IV. Attorney Fees for Modification of Custody

Mother's last argument is that "the court erred in awarding attorney fees." We first note that the order on appeal set forth two separate sections of findings of fact for attorney fees, one for the contempt motions and one for the modification of custody. Mother does not challenge any of the findings of fact related to the fees for the contempt motions. Mother limits her argument regarding the award of attorney fees to the fees for modification of custody motion only. For example, Mother challenges only one finding of fact, No. 91, in the section for fees for modification of custody which states, "Father is acting in good faith in bringing this Motion. Father does have some means to defray the cost of his legal expenses but it does not appear that he has the ability to defray all of the costs considering the care and provisions made for the children." Mother also challenges only one paragraph of the decree, No. 21, which addresses specifically attorney fees for the motion for modification of custody. Therefore, we conclude Mother has not challenged the attorney fees in relation to the contempt motion so we will not address that award of fees.

Mother's only substantive argument regarding the award of attorney fees is that the district court erred in awarding attorney fees because Father's motion for modification of custody "failed to allege that he has insufficient means to defray his expense of the suit." Father's motion requested that "Mother be ordered to pay Father's costs and fees, including reasonable attorney's fees" in its prayer for relief. Mother first objected to an award of attorney fees based upon the lack of detail in the motion to modify custody during the portion of the hearing held on 2 August 2016. Mother did not cite to the trial court any case requiring specificity in a motion for attorney fees nor does she cite such a case *227on appeal. Father argued to the trial court that Mother had waived her objection to the sufficiency of the request for attorney fees since she had not raised it earlier:

There was in-depth testimony in March about this issue. We put on all the evidence about his inability to pay. That he was acting in good faith.
Ms. Moen did not object then. All we're doing is filing a Supplemental Affidavit.... and the evidence has been presented.

The district court overruled Mother's objection because she failed to object to the attorney fees based upon lack of specificity in the motion earlier in the hearing.
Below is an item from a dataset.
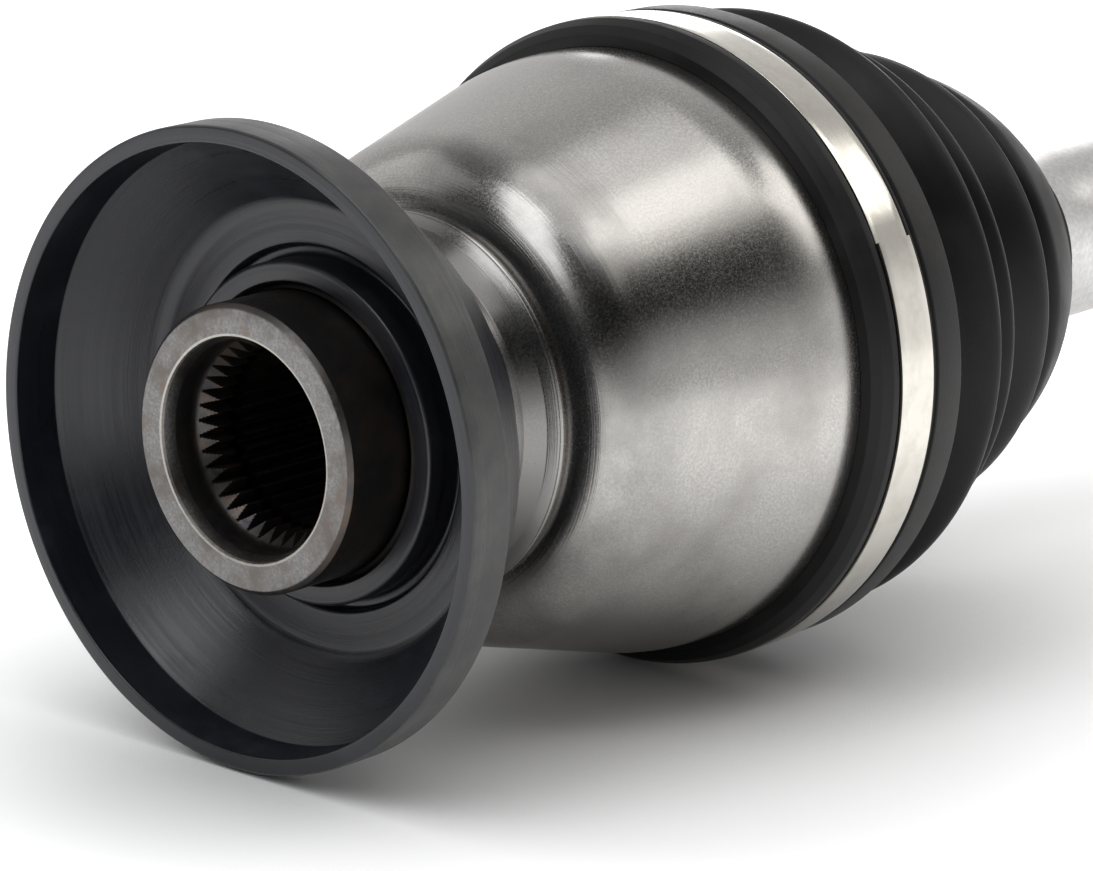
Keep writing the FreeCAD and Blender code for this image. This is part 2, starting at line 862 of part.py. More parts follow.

In Byrd v. Byrd , the plaintiff argued that the trial court erred by awarding attorney fees to the defendant in a child support case because the "defendant's Answer and Counterclaim does not make the required allegations or pray for the appropriate relief[.]" 62 N.C. App. 438, 442-43, 303 S.E.2d 205, 209 (1983). But the defendant had offered evidence on attorney fees at the hearing, and thus this Court determined,

[W]hen issues not raised in the pleadings are tried by the express or implied consent of the parties, North Carolina allows for the pleadings to be amended to conform to the evidence. Where a party offers evidence at trial which introduces a new issue and there is no objection by the opposing party, the opposing party is viewed as having consented to the admission of the evidence and the pleadings are deemed amended to include the new issue.
Here, the required allegations and pleadings were not made in defendant's answer and counterclaim. However, it was found from the evidence at the hearing that the defendant was acting in good faith, that she had insufficient means to defray the expense of the suit and that plaintiff had refused a request to furnish adequate support at the time the action was instituted. These findings are supported by evidence in the record which was introduced at the hearing without objection by plaintiff. Since plaintiff did not object to the admission of this evidence, the pleadings are deemed to be amended to conform to the evidence and the trial *874court's award of attorney's fees was therefore proper.

Id. (citations omitted).

*228This case differs from Byrd because Father did ask for attorney fees, contrast id. , although without specificity in the pleading. Here, also different, Mother did object, but her objection came late in the hearing. Father testified regarding his request for attorney fees and submitted his first attorney fee affidavit on 29 March 2016. Mother did not raise her objection until 2 August 2016, the third day of the hearing, when Husband was submitting a supplemental attorney fee affidavit. We express no opinion on whether Husband's motion for attorney fees was required to be more detailed since we need not reach that issue, but Mother waived any objection to the sufficiency of Father's motion requesting attorney fees by failing to object earlier. See generally id.

V. Conclusion

We affirm the order for modification of custody and the award of attorney fees for modification of custody. We also affirm the award of attorney fees for contempt because Mother did not challenge this portion of the award of attorney fees on appeal. We affirm the findings of fact regarding Mother's willful violations of the prior orders, but because the trial court did not set any purge conditions, we reverse the trial court's determination of civil contempt, specifically conclusion of law 4 and paragraph 1 of the decree.

AFFIRMED in part, REVERSED in part.

Judge HUNTER concurs.

Judge TYSON concurs in the result only.